Eine der unfallträchtigsten Strecken: die B11 zwischen Kochel und Urfeld. 20 Unfälle mit Bikern haben sich 2018 am Kesselberg ereignet, bei einem davon starb ein 31-jähriger Mann, das erste Todesopfer seit 2012. Elf Schwer- und zehn Leichtverletzte forderten die übrigen Unfälle. Hauptunfallursache ist meist nicht angepasste oder überhöhte Geschwindigkeit. Auch das sagt die Statistik.
Die Polizei Kochel will nicht alle Motorradfahrer über einen Kamm scheren. Polizeichef Steffen Wiedemann sagt: „Es gibt auch Vernünftige, die diszipliniert fahren.“ Wiedemann will in diesem Jahr die Kontrollen am Kesselberg weiter verstärken. Unterstützt werden die Kochler Beamten dabei von der Kontrollgruppe Motorrad, die es seit 2015 gibt.

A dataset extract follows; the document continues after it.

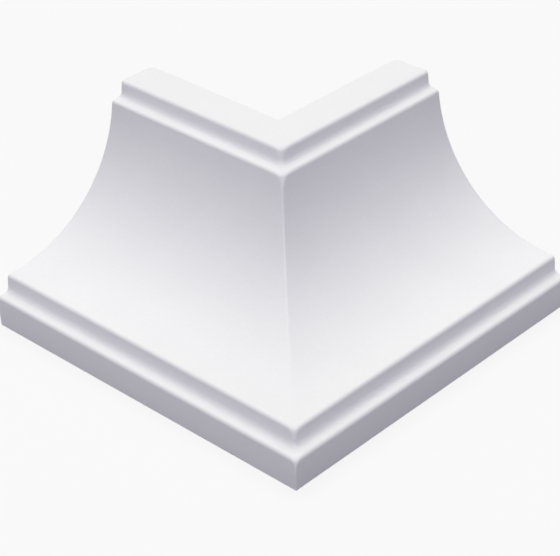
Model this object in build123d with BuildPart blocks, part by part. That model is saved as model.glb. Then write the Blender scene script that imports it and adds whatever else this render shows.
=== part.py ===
from build123d import *
from math import isclose
import os

# Outside corner of a cove cornice, moulded in one piece: two equal wings that meet in a mitre.
# Millimetres, +Z up. The line x = 0, y = 0 is the outside corner of the wall, which fills the
# quarter x > 0, y > 0. Each wing runs one wing_length along its wall. A section is drawn by its
# depth, the distance out from the wall, and its height above the wide face that the part stands on.

# Driving dimensions of the section, from the wide face up and from the wall out
base_lip_height = 15.0
lower_step_height = 8.4
cove_rise = 59.3
top_lip_height = 7.5
top_lip_depth = 19.1
upper_ledge_width = 6.4
cove_run = 65.3
cove_flat_width = 2.7
lower_ledge_width = 6.5

# Length of wall that each wing covers, from the corner to its square cut
wing_length = 78.5

# The sloping relief at the back leaves a flat land against the wall and another under the base
wall_land = 32.2
base_land = 42.0

# Rounding that the mould gives the edges
base_corner_radius = 1.5
mitre_radius = 1.8
top_corner_radius = 3.0
back_corner_radius = 3.5
ledge_hollow_radius = 2.0
long_edge_radius = 1.3
cut_edge_radius = 1.2

# Heights and depths that follow
lower_step_top = base_lip_height + lower_step_height
upper_ledge_top = lower_step_top + cove_rise
height = upper_ledge_top + top_lip_height
cove_top_depth = top_lip_depth + upper_ledge_width
cove_foot_depth = cove_top_depth + cove_run
cove_bottom_depth = cove_foot_depth + cove_flat_width
projection = cove_bottom_depth + lower_ledge_width
relief_height = height - wall_land
relief_depth = projection - base_land

# Two lengths that differ by less than this are the same place on the part
same_place = 0.001

# The section's plane at the cut end of one wing: x is depth, y is height
cut_plane = Plane(origin=(wing_length, 0, 0), x_dir=(0, -1, 0), z_dir=(-1, 0, 0))


def depth_of(edge):
    """How far the middle of an edge stands out from the wall's two faces."""
    middle = edge @ 0.5
    return max(-middle.X, -middle.Y)


def on_mitre(edge):
    """Whether an edge lies on the mitre, on the side of the wall's corner that is seen."""
    middle = edge @ 0.5
    return isclose(middle.X, middle.Y, abs_tol=same_place) and middle.X < -same_place


def on_cut_end(edge):
    """Whether an edge lies in the square cut at the end of either wing."""
    middle = edge @ 0.5
    return isclose(max(middle.X, middle.Y), wing_length, abs_tol=same_place)


def on_wall(edge):
    """Whether an edge lies against one of the wall's faces."""
    return isclose(depth_of(edge), 0, abs_tol=same_place)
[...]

„Normale Motorradfahrer haben von uns nichts zu befürchten“, sagt ein Sprecher des Polizeipräsidiums Oberbayern Süd. Die aktuell 14 Beamten haben es auf so genannte High-Risk-Biker abgesehen. Sie sind auf den hoch frequentierten Strecken im Einsatz: am Kesselberg, am Sudelfeld, bei Garmisch-Partenkirchen und auf der Hochalpenstraße bei Berchtesgaden. Sie kontrollieren aber auch auf Ausweichrouten: „Wenn die Risikofahrer wegen der Kontrollen auf andere Strecken ausweichen, weichen wir halt mit aus.“
Ausweichen müssen Motorradfahrer möglicherweise schon bald am Klosterberg in Schäftlarn (Kreis München). Dort wird ein Motorrad-Verbot diskutiert. Obwohl Tempo 40 gilt, werde die Strecke zum Aufwärmen genutzt, beschweren sich die Anwohner. Sie fordern ein Wochenendfahrverbot, wie es die Stadt Scheßlitz (Kreis Bamberg) seit Herbst 2017 mit Erfolg testet. Das Landratsamt München ist skeptisch. Ein Verbot am Wochenende bringe nicht viel, weil viele der Kradunfälle unter der Woche passieren, so das Argument.
Ein Großteil der Motorradfahrer, da herrscht Einigkeit, fährt vorausschauend. Doch gerade zu Beginn der Saison haben sich die Biker und die anderen Verkehrsteilnehmer „noch nicht wieder aneinander gewöhnt“, erklärt Alexander Kreipl vom ADAC Südbayern. Vieles liege in der Hand der Motorradfahrer, wie eine defensive Fahrweise. „Reaktions- und Wahrnehmungsvermögen müssen erst wieder aufgefrischt werden“, sagt Kreipl. „Lange und anspruchsvolle Ausflüge wie Berg- und Passfahrten sollte man anfangs vermeiden.“ Sowohl der ADAC als auch die Polizei raten zu Fahrsicherheitstrainings für Biker.
Doch auch Autofahrer können sich vorbereiten. Der ADAC empfiehlt vor allem achtsames Fahren: kein riskantes Ein- oder Abbiegen, hektische Spurwechsel vermeiden, Kurven nicht schneiden und an den Schulterblick beim Überholen denken. Zudem sollten Autofahrer gezielt auf die schmale Silhouette von Kradfahrern achten.
Achtsamkeit ist auf Strecken wie am Kesselberg überlebenswichtig. Im Sommer entscheidet das Bauamt, ob als Unterstützung die Fahrbahnteiler bleiben sollen oder nicht. Die Straße werde innerhalb der nächsten fünf Jahre saniert, sagt Martin Herda, sie ist „in die Jahre gekommen“. Klar ist aber: Bauliche Maßnahmen allein retten keine Leben.